Philip Morris International has revised its full-year 2019 reported diluted earnings per share forecast following the publication of a Canadian appeals-court judgment in respect of two class-actions in Quebec.
In a statement posted on its website, PMI said that on March 1, 2019, the Court of Appeal of Québec in Montreal had issued its judgment in two class action lawsuits against Rothmans, Benson & Hedges (RBH), a subsidiary of PMI, as well as Imperial Tobacco Canada (a British American Tobacco subsidiary), and JTI-Macdonald. PMI was not a party to the cases.
‘In 2015, the trial court ruled in favor of plaintiffs and found that the estimated class members’ damages totaled approximately C$15.6 billion including interest,’ the statement said. ‘In its decision, the Court of Appeal largely affirmed the total amount of compensatory and punitive damages including the trial court’s order for the defendants to deposit a portion of the damages, approximately C$1.1 billion, into trust accounts within 60 days. RBH’s share of the deposit is approximately C$257 million. RBH previously deposited C$226 million as security with the Court of Appeal. RBH will seek leave to appeal this judgment to the Supreme Court of Canada…
‘As a result of this decision against RBH, PMI will incur in its consolidated results a pre-tax charge of approximately $194 million, representing approximately $142 million net of tax, in the first quarter of 2019, recorded as tobacco litigation-related expenses. The charge reflects PMI’s assessment of the portion of the judgment that it believes is probable and estimable at this time and corresponds to the trust account deposit required by the court.

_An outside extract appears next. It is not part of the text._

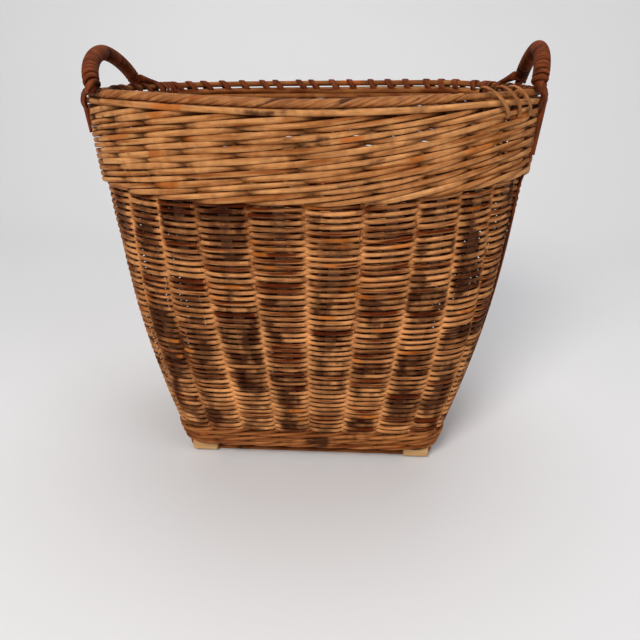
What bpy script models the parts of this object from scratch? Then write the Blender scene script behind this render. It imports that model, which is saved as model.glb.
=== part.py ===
"""Oval gathering basket of split cane on a squared base, with two arched handles fixed to its rim.

Metres, +Z up. The origin is on the floor under the middle of the basket, +X runs towards one handle
and +Y towards the back. Every ring of the basket is a plan outline between a rectangle with round
corners, at the base, and an oval, at the mouth.
"""

import math

import bmesh
import bpy
from mathutils import Vector

# Clearances
GAP = 0.0003
STAKE_GAP = 0.0006
RIM_END_GAP = 0.0009

# The basket's outer form, measured on the outside of the woven wall
BASE_HALF_WIDTH = 0.110
BASE_HALF_DEPTH = 0.086
MOUTH_HALF_WIDTH = 0.1795
MOUTH_HALF_DEPTH = 0.150
RIM_HEIGHT = 0.3000
BASE_SQUARENESS_SHARE = 9.0
MOUTH_SQUARENESS_SHARE = 2.3
FLARE_SHARE = 1.33
STAKES = 28
RING_STEPS = 2 * STAKES
BORDER_SAMPLES = 720

# Base
RUNNER_THICKNESS = 0.003
RUNNER_WIDTH = 0.011
FOOT_SIZE = 0.022
FOOT_HEIGHT = 0.010
FOOT_SETBACK = 0.005
FOOT_EDGE_ROUND = 0.0015
PANEL_THICKNESS = 0.004
BORDER_HEIGHT = 0.0055
BORDER_STAND_OUT = 0.0022
UPSET_COURSES = 2
UPSET_HEIGHT = 0.005
UPSET_STAND_OUT = 0.0012

# Wall
WALL_THICKNESS = 0.0030
WALL_STAGES = 3
STAGE_LEVELS = 3
BAND_LEVELS = 2
STAKE_WIDTH = 0.008
STAKE_THICKNESS = 0.0018

# Band of split rods under the rim
BAND_COURSES = 7
BAND_COURSE_HEIGHT = 0.0078
BAND_STAND_OUT = 0.0028
BAND_EDGE_DROP = 0.0014

# Rim
HOOP_HEIGHT = 0.0060
HOOP_STAND_OUT = 0.0026
HOOP_EDGE_DROP = 0.0012
INNER_HOOP_HEIGHT = 0.0070
INNER_HOOP_THICKNESS = 0.0050
ROPE_RADIUS = 0.0034
ROD_RADIUS = 0.0030
ROPE_START_DEG = 199.0
ROPE_END_DEG = 319.0
ROPE_POINTS = 22
ROD_POINTS = 36

# Handles
HANDLE_RADIUS = 0.0036
HANDLE_HALF_SPAN_DEG = 26.0
HANDLE_LINE = -0.0004
HANDLE_FOOT_RISE = 0.0130
HANDLE_RISE = 0.0220
HANDLE_SQUARENESS_SHARE = 1.1
HANDLE_TOP_SETBACK = 0.0073
HANDLE_ARCH_POINTS = 18
LEG_RADIUS = 0.0018
LEG_LENGTH = 0.030
LEG_TIP_RADIUS = 0.0011
LEG_POINTS = 4
LEG_STRAIGHT_RISE = 0.0035
LEG_BEND_POINTS = 3
WRAP_RADIUS = 0.0009
WRAP_LOOPS = 9
WRAP_POINTS_PER_LOOP = 22
WRAP_LIFT = 0.0020
LASHING_THICKNESS = 0.0016
LASHING_HEIGHT = 0.011
LASHING_DROP = 0.0015
LASHING_ARC_STEPS = 8
LASHING_TURN_DEG = 3.5

# Sizes that follow from the ones above
PANEL_BOTTOM = RUNNER_THICKNESS + GAP + FOOT_HEIGHT + GAP
BORDER_TOP = PANEL_BOTTOM + BORDER_HEIGHT
UPSET_TOP = BORDER_TOP + UPSET_COURSES * (UPSET_HEIGHT + GAP)
HOOP_BOTTOM = RIM_HEIGHT - HOOP_HEIGHT
BAND_BOTTOM = HOOP_BOTTOM - BAND_COURSES * (BAND_COURSE_HEIGHT + GAP)
WALL_BOTTOM = UPSET_TOP + GAP
WALL_TOP = BAND_BOTTOM - GAP
STAKE_OUTSIDE = -WALL_THICKNESS - STAKE_GAP
STAKE_INSIDE = STAKE_OUTSIDE - STAKE_THICKNESS
STAKE_BOTTOM = PANEL_BOTTOM + PANEL_THICKNESS + GAP
STAKE_TOP = RIM_HEIGHT
INNER_HOOP_OUTSIDE = STAKE_INSIDE - STAKE_GAP
RIM_ROD_LINE = -WALL_THICKNESS
LEG_LINE = HOOP_STAND_OUT + GAP + LEG_RADIUS


def clear_scene():
    for thing in list(bpy.data.objects):
        bpy.data.objects.remove(thing, do_unlink=True)


def finish(name, colour, roughness):
    material = bpy.data.materials.new(name)
    material.use_nodes = True
    shader = material.node_tree.nodes["Principled BSDF"]
    shader.inputs["Base Color"].default_value = (*colour, 1.0)
    shader.inputs["Roughness"].default_value = roughness
    shader.inputs["Metallic"].default_value = 0.0
    return material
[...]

‘The company is monitoring developments in these proceedings and further assessing the situation, as there is a significant lack of clarity with respect to several factors, including the actual number of claimants, the associated administrative process for verification of their applications, further proceedings, and actions by parties to these proceedings. Therefore, the ultimate liability may differ significantly from this amount.
‘As a result of this charge, PMI today revises its full-year 2019 reported diluted earnings per share forecast to be at least $5.28 at the exchange rates prevailing at the time of PMI’s earnings release of February 7, 2019. Excluding the impact of this charge of approximately $0.09 per share and an unfavorable currency impact, at the then prevailing exchange rates, of approximately $0.14 per share, this forecast represents a projected increase of at least 8.0 percent versus adjusted diluted earnings per share of $5.10 in 2018 (calculated as reported diluted EPS of $5.08, plus tax items of $0.02 per share primarily related to the implementation of the Tax Cuts and Jobs Act).’